Combining diversity and dispersion criteria for anticlustering: A bicriterion approach.

Most partitioning methods used in psychological research seek to produce homogeneous groups (i.e., groups with low intra-group dissimilarity). However, there are also applications where the goal is to provide heterogeneous groups (i.e., groups with high intra-group dissimilarity). Examples of these anticlustering contexts include construction of stimulus sets, formation of student groups, assignment of employees to project work teams, and assembly of test forms from a bank of items. Unfortunately, most commercial software packages are not equipped to accommodate the objective criteria and constraints that commonly arise for anticlustering problems.

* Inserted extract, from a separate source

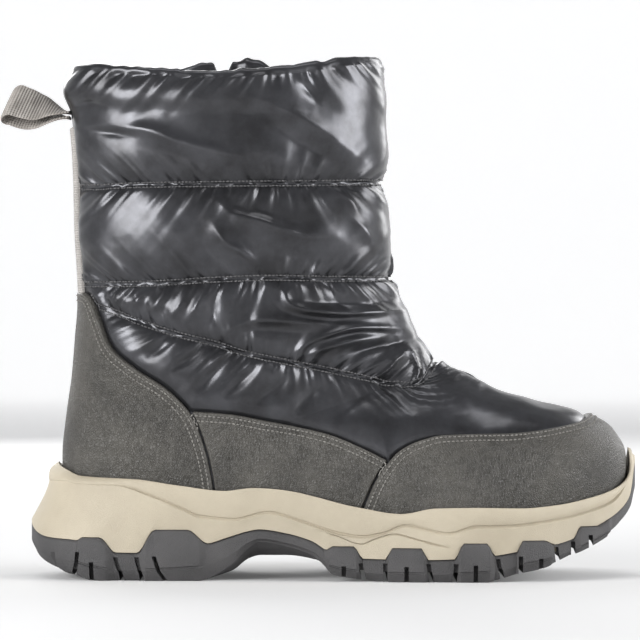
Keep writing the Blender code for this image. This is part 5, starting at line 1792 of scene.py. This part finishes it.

Two important objective criteria for anticlustering based on information in a dissimilarity matrix are: a diversity measure based on within-cluster sums of dissimilarities; and a dispersion measure based on the within-cluster minimum dissimilarities. In many instances, it is possible to find a partition that provides a large improvement in one of these two criteria with little (or no) sacrifice in the other criterion. For this reason, it is of significant value to explore the trade-offs that arise between these two criteria. Accordingly, the key contribution of this paper is the formulation of a bicriterion optimization problem for anticlustering based on the diversity and dispersion criteria, along with heuristics to approximate the Pareto efficient set of partitions. A motivating example and computational study are provided within the framework of test assembly.